Union Novelty Co. v. Elias Associates

. Judgment dismissing the complaint at the close of plaintiff’s case, unanimously reversed, on the law, and a new trial ordered, without costs to either party. In this property damage action plaintiff established, prima facie, a ground for recovery. It was entitled, therefore, to have its claim passed on by the jury, or to have defendant assume the burden of going forward. It was established that the water had accumulated on the roof from the bottom of the water tank exclusively maintained and operated by defendant owner and that it was such water which entered plaintiff’s premises. The evidence, therefore, satisfied the rule in George Foltis, Inc., v.

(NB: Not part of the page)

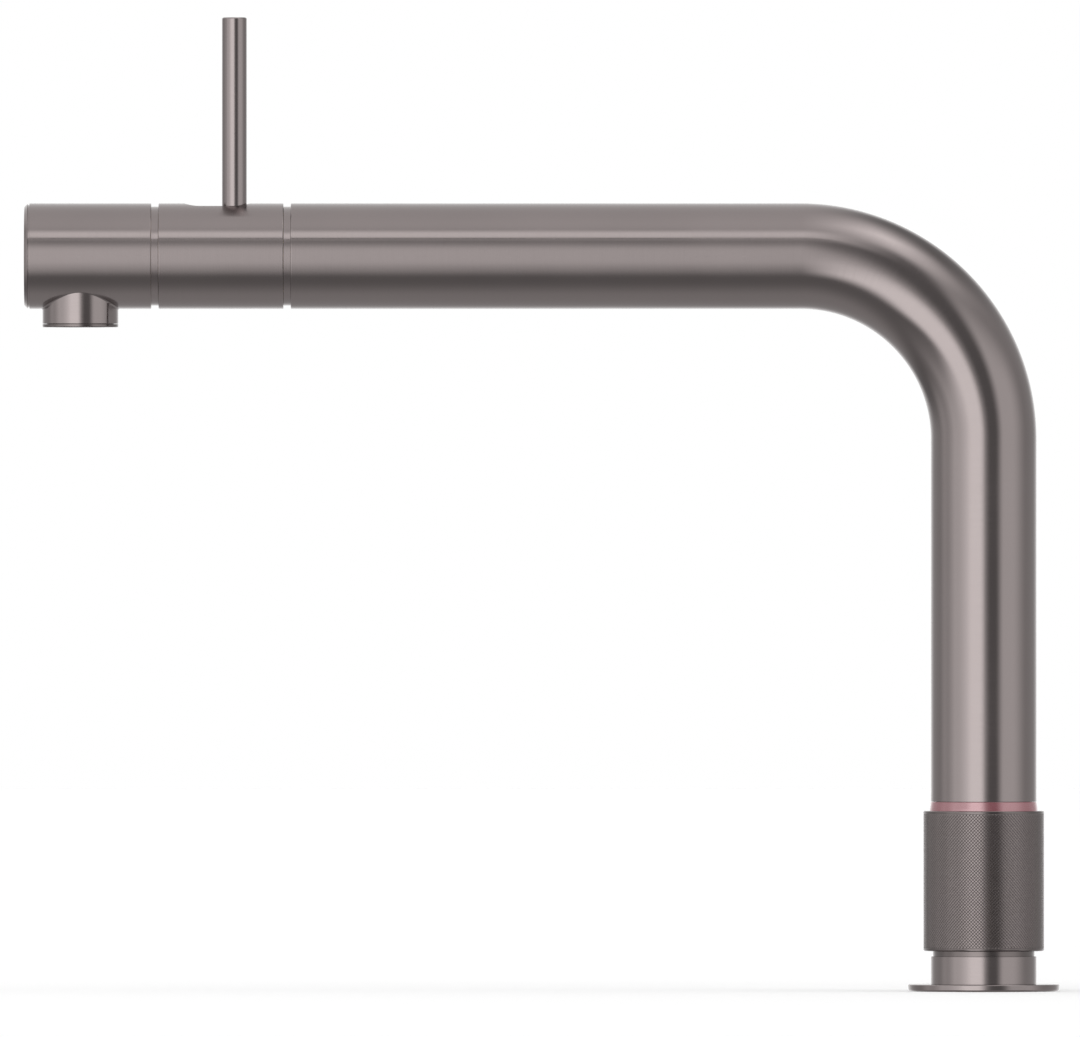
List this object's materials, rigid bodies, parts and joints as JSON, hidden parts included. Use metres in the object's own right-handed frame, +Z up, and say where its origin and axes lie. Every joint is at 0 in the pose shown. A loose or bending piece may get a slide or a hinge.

City of New York (287 N. Y. 108). The situation was quite different in Silver v. Drydock Sav. Inst. (261 App Div. 283) where the proof failed to establish the source of the invading water. It is not clear from the record that plaintiff on the trial, as distinguished from its pleadings, rested its case solely on the theory that the pipes burst, as a result of a failure to maintain heat in the building. If it had, then, of course, the determination by the Trial Justice would have been correct. Instead it appears in the record at the very close of the proceedings that plaintiff was insisting that the case was one provable under the doctrine of res ipsa loquitur. Of course, in that event, plaintiff might be well advised to seek leave to amend its pleadings, including the bill of particulars. Concur — Breitel, J. P., Rabin, Valente, Stevens and Eager, JJ.